The 25-Year Chart That Quietly Built $2.3 Million

He plotted a quarter century of his own data, and the graphs show a $95,000 Swedish salary compounding into millions one unremarkable year at a time.

Everyone wants the overnight number. This one took a quarter century, a single steady income, and the discipline to keep showing up while almost nothing dramatic happened. The story is less about a windfall and more about what compounding looks like when you let it run untouched for twenty-five years.

$2,300,000 Net Worth – Quiet Marathon –

He is 45, living in Sweden, and he has done something almost nobody does, which is track his own money carefully for twenty-five years and then publish the whole arc with check-in reports at the 17, 19, 24, and 25 year marks. His income never went stratospheric, sitting around $95,000, yet the portfolio grew to roughly $1.5 million in liquid investments and about $2.3 million once retirement accounts are included. His annual spending runs near $52,000, a comfortable but unflashy life that keeps his savings rate high without demanding sacrifice he resents. The recent twist came when he took an exit package, the kind of moment that forces a person to look at the spreadsheet and ask whether the math actually works, and after a quarter century of data the answer was reassuringly yes. What stands out is how ordinary each individual year looked. There was no lottery ticket, no founder equity, no lucky concentrated bet. There was only a modest paycheck, a high savings rate, low fees, and the patience to leave the engine running through every market cycle that tried to scare him out of it.
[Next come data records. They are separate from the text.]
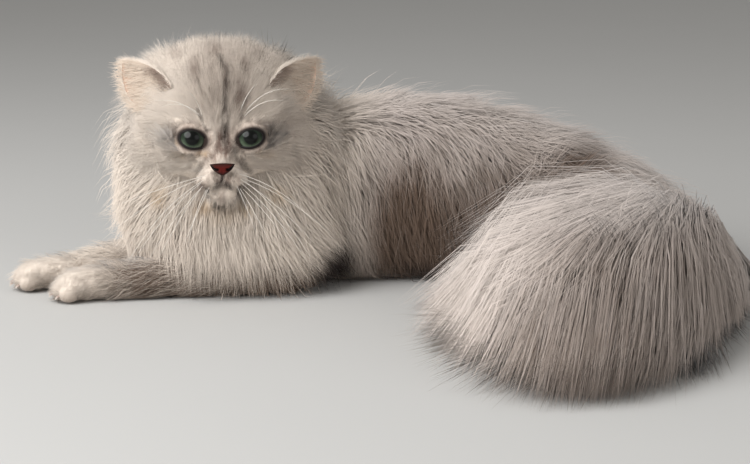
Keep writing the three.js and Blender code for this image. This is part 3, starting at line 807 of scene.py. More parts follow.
def face_colour(finish, colours, made, root, draw):
    """The markings of the head, over the coat's, with some painted shade on the muzzle and round the eyes.
    """
    turn = {"rotation_type": "EULER_XYZ", "invert": True}
    off = finish.vectors("SUBTRACT", root, tuple(HEAD_AT))
    local = finish.turned(off, turn, {"Rotation": (HEAD_PITCH, 0, HEAD_YAW)})
    x, y, z = finish.parts(local)
    flat = finish.level(x, z)
    front = 1 - y.rise(-14, 6)
    streaks = finish.vectors("MULTIPLY", local, (1, 1, 0.3))
    grain = 0.3 + 0.7 * finish.cloud(streaks, 3.5, 3.0, 0.65).rise(0.3, 0.65)
    strength = grain * (0.7 + 0.6 * draw)

    def blots(marks):
        return [
            finish.blot(flat, (middle[0], 0, middle[1]), (reach[0], 60, reach[1])) * share
            for middle, reach, share in marks
        ]

    # How far from the middle of the nearer eye, in half-widths of its opening.
    rims = []
    for side in (-1, 1):
        off = finish.vectors("SUBTRACT", flat, (side * EYE_AT[0], 0, EYE_AT[2]))
        off = finish.turned(off, {"rotation_type": "Y_AXIS"}, {"Angle": side * LID["tilt"]})
        rims.append(finish.length(finish.vectors("DIVIDE", off, (LID["wide"], 1, LID["high"]))))
    rim = rims[0].least(rims[1])

    mauve = reduce(Term.most, [(1 - rim.rise(1.2, 2.6)) * 0.8, *blots(CROWN_BLOTS)])
    mauve = (mauve * strength).clamped() * (1 - y.rise(-4, 30))
    # The ring round the eyes is darkened again, partly the taupe fur there and partly painted shade on the
    # lids' bulge, which the light catches.
    mauve = mauve.most((1 - rim.rise(1.3, 2.3)) * 0.56 * front)
    made = finish.mix(mauve, made, colours.mauve)
    warm = reduce(Term.most, blots(OCHRE_BLOTS))
    made = finish.mix((warm * strength).clamped() * front, made, colours.ochre)
    lines = reduce(Term.most, [
        finish.stroke(flat, (start[0], 0, start[1]), (end[0], 0, end[1]), wide) * share
        for start, end, wide, share in FACE_LINES
    ])
    lines = (lines * strength).clamped().most(1 - rim.rise(1.1, 1.5))
    return finish.mix(lines * front, made, colours.dark)


def coat_finish(name, colours, rough=0.62):
    """Fur: soft, hardly glossy, with a faint sheen."""
    finish = Finish(name, Specular_IOR_Level=0.2, Sheen_Weight=0.3, Sheen_Roughness=0.5)
    finish.set(Base_Color=coat_colour(finish, colours))
    finish.set(Roughness=rough + 0.18 * finish.number("draw"))
    return finish


def skin_finish(colours):
    """The short dense undercoat that shows between the tufts."""
    finish = coat_finish("undercoat", colours, 0.7)
    stretched = finish.vectors("MULTIPLY", finish.vector("root"), (1, 1, 0.35))
    finish.bump(finish.cloud(stretched, 1.6, 4.0, 0.65), 0.6, 0.0015)
    return finish.material


def build_skin(context):
    """Joins the forms to one skin and smooths it, with the lids laid on."""
    vertices, faces = [], []
    for form in flesh().values():
        points, corners = form.shell()
        start = sum(len(v) for v in vertices)
        vertices.append(points)
        faces += [tuple(start + corner for corner in face) for face in corners]
    finish = skin_finish(context.scene.cat_colours)
    joined = add_mesh("joined", np.vstack(vertices), faces, finish)
    remesh = joined.modifiers.new("Remesh", "REMESH")
    remesh.mode = "VOXEL"
    remesh.voxel_size = context.scene.cat_sizes.skin_edge
    soften = joined.modifiers.new("Soften", "SMOOTH")
    soften.factor = 0.5
    soften.iterations = 5
    ready = joined.evaluated_get(context.evaluated_depsgraph_get())
    mesh = bpy.data.meshes.new_from_object(ready)
    bpy.data.objects.remove(joined)

    places = own_place(mesh)
    places[:, 2] = np.maximum(places[:, 2], SKIN_LOW)
    corners = [tuple(face.vertices) for face in mesh.polygons]
    for side in (-1, 1):
        lids, sides = ring_shell(lid_grid(side), eye_middle(side), 0.94, len(places))
        places = np.vstack([places, lids])
        corners += sides
    skin = add_mesh("skin", places, corners, finish, "silver_fur")
    note(skin.data, "root", places)
    note(skin.data, "along", np.full(len(places), 0.3))
    note(skin.data, "draw", np.full(len(places), 0.5))
    tail = tail_line().at(np.linspace(0, 1, 60))
    tree = KDTree(len(tail))
    for number, point in enumerate(tail):
        tree.insert(point, number)
    tree.balance()
    gap = np.array([tree.find(point)[2] for point in places.tolist()])
    note(skin.data, "shade", 0.75 * (1 - smooth(34, 46, gap)))
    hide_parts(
        "head", "neck_ruff", "torso", "foreleg_left", "foreleg_right", "forepaw_left",
        "forepaw_right", "hindleg_left", "hindleg_right", "hindpaw_left", "hindpaw_right",
        "tail_base", "tail_middle", "tail_tip",
    )


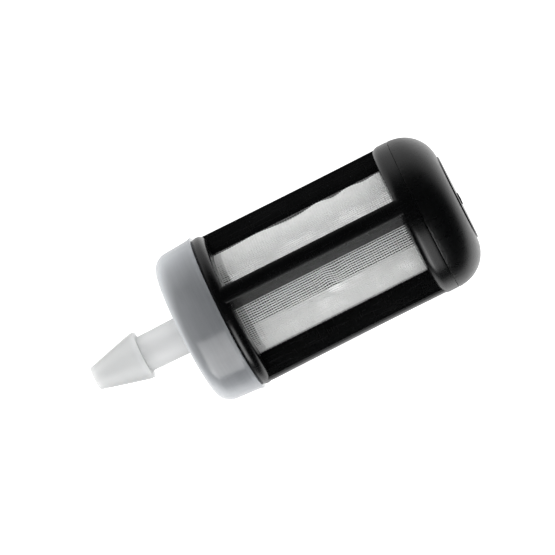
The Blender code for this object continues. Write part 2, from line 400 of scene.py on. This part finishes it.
def nylon(name):
    n = Nodes(name)
    broad = n.noise((0.45, 0.45, 0.45), 3.0, 0.5, seed=12.0)
    fine = n.noise((5.0, 5.0, 5.0), 3.0, 0.6, seed=13.0)
    flow = n.noise((0.3, 2.2, 2.2), 2.0, 0.5, 0.3, seed=14.0)
    colour = n.ramp(broad, [(0.3, (0.915, 0.930, 0.932)), (0.7, (0.940, 0.952, 0.952))])
    # painted shade: the colour is darker on the hollow barb than on the shank, standing in for the barb passing less
    # light on, and darker where the skin is seen edge on
    sep = n.t.nodes.new("ShaderNodeSeparateXYZ")
    n.link(n.coord.outputs["Object"], sep.inputs[0])
    painted_barb_shade = n.smooth(sep.outputs[0], X_TIP + 4.9 * MM, X_TIP + 6.3 * MM, 0.66, 0.86)
    lw = n.node("ShaderNodeLayerWeight")
    lw.inputs["Blend"].default_value = 0.5
    painted_nipple_shade = n.math("MULTIPLY", painted_barb_shade, n.smooth(lw.outputs["Facing"], 0.05, 0.75, 1.0, 0.67))
    dim = n.node("ShaderNodeVectorMath", operation="SCALE")
    n.link(colour, dim.inputs[0])
    n.link(painted_nipple_shade, dim.inputs["Scale"])
    colour = dim.outputs[0]
    rough = n.ramp(flow, [(0.3, 0.42), (0.7, 0.54)])
    nrm = n.bump(flow, 0.25, 0.012)
    nrm = n.bump(fine, 0.25, 0.004, nrm)
    p = n.principled(Base_Color=colour, Roughness=rough, IOR=1.46, Normal=nrm,
                     Subsurface_Weight=1.0, Subsurface_Radius=(1.0, 1.0, 0.98), Subsurface_Scale=0.0040)
    return n.finish(p.outputs[0])


def thread(name, colour=(0.985, 0.99, 0.985), seed=20.0):
    n = Nodes(name)
    broad = n.noise((0.5, 0.5, 0.5), 3.0, 0.55, seed=seed)
    fine = n.noise((14.0, 14.0, 14.0), 2.0, 0.5, seed=seed + 1)
    c = n.ramp(broad, [(0.3, tuple(x * 0.97 for x in colour)), (0.7, colour)])
    speck = n.noise((2.6, 2.6, 2.6), 2.0, 0.6, seed=seed + 2)
    c = n.mix(n.ramp(speck, [(0.38, 0.07), (0.58, 0.0)]), c, (0.50, 0.51, 0.52))
    # the cage is moulded through the fabric: black resin fills it behind each rib
    sep = n.t.nodes.new("ShaderNodeSeparateXYZ")
    n.link(n.coord.outputs["Object"], sep.inputs[0])
    off = n.math("MINIMUM", n.math("ABSOLUTE", sep.outputs[1]), n.math("ABSOLUTE", sep.outputs[2]))
    resin_and_shade = n.math("MAXIMUM", n.smooth(off, 1.36 * MM, 1.26 * MM),
                  n.smooth(sep.outputs[0], X_TIP + 16.86 * MM, X_TIP + 16.76 * MM))
    resin_and_shade = n.math("MAXIMUM", resin_and_shade, n.smooth(sep.outputs[0], X_TIP + 35.98 * MM, X_TIP + 36.08 * MM))
    # painted shade: the threads are darkened a little beside the side ribs on the +Z side, and next to the neck, where
    # the bead shades them
    painted_thread_shade = n.math("MULTIPLY", n.smooth(sep.outputs[2], 1.80 * MM, 1.56 * MM, 0.0, 0.30),
                  n.smooth(sep.outputs[2], 0.2 * MM, 0.6 * MM))
    painted_thread_shade = n.math("MAXIMUM", painted_thread_shade, n.smooth(sep.outputs[0], X_TIP + 17.70 * MM, X_TIP + 17.50 * MM, 0.0, 0.22))
    resin_and_shade = n.math("MAXIMUM", resin_and_shade, painted_thread_shade)
    # the mask blackens the threads under the ribs and ends, where resin fills them, and adds the painted shade
    c = n.mix(resin_and_shade, c, (0.012, 0.012, 0.013))
    rough = n.ramp(fine, [(0.3, 0.30), (0.7, 0.42)])
    nrm = n.bump(fine, 0.2, 0.004)
    p = n.principled(Base_Color=c, Roughness=rough, IOR=1.53, Normal=nrm)
    tr = n.node("ShaderNodeBsdfTranslucent")
    n.link(c, tr.inputs["Color"])
    mx = n.node("ShaderNodeMixShader")
    mx.inputs[0].default_value = 0.42
    n.link(p.outputs[0], mx.inputs[1])
    n.link(tr.outputs[0], mx.inputs[2])
    return n.finish(mx.outputs[0])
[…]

"I have 25 years of data on how this actually played out, and the boring approach quietly did its job."

Takeaways

A normal salary is enough if the time horizon is long. He never earned the eye watering numbers that dominate these forums, yet a roughly $95,000 income still produced $2.3 million. The lever was not income, it was decades of consistency, which is available to far more people than a tech windfall ever will be.
Track the data so you can trust the plan. Most people guess at their progress, then panic during downturns. Because he had check-ins at 17, 19, 24, and 25 years, his exit package decision was a calm calculation rather than an anxious leap. The records did the reassuring for him.
A high savings rate beats a high income. Living on about $52,000 against a $95,000 salary meant a large slice went to investments every single year. The gap between what you earn and what you spend, sustained for decades, is the entire game, and he protected that gap relentlessly.
Boring is a strategy, not a consolation prize. No drama, no concentrated bets, no chasing the hot thing. The quarter century of steadiness is exactly why the outcome feels almost inevitable in hindsight, and it is the part most readers can copy starting today.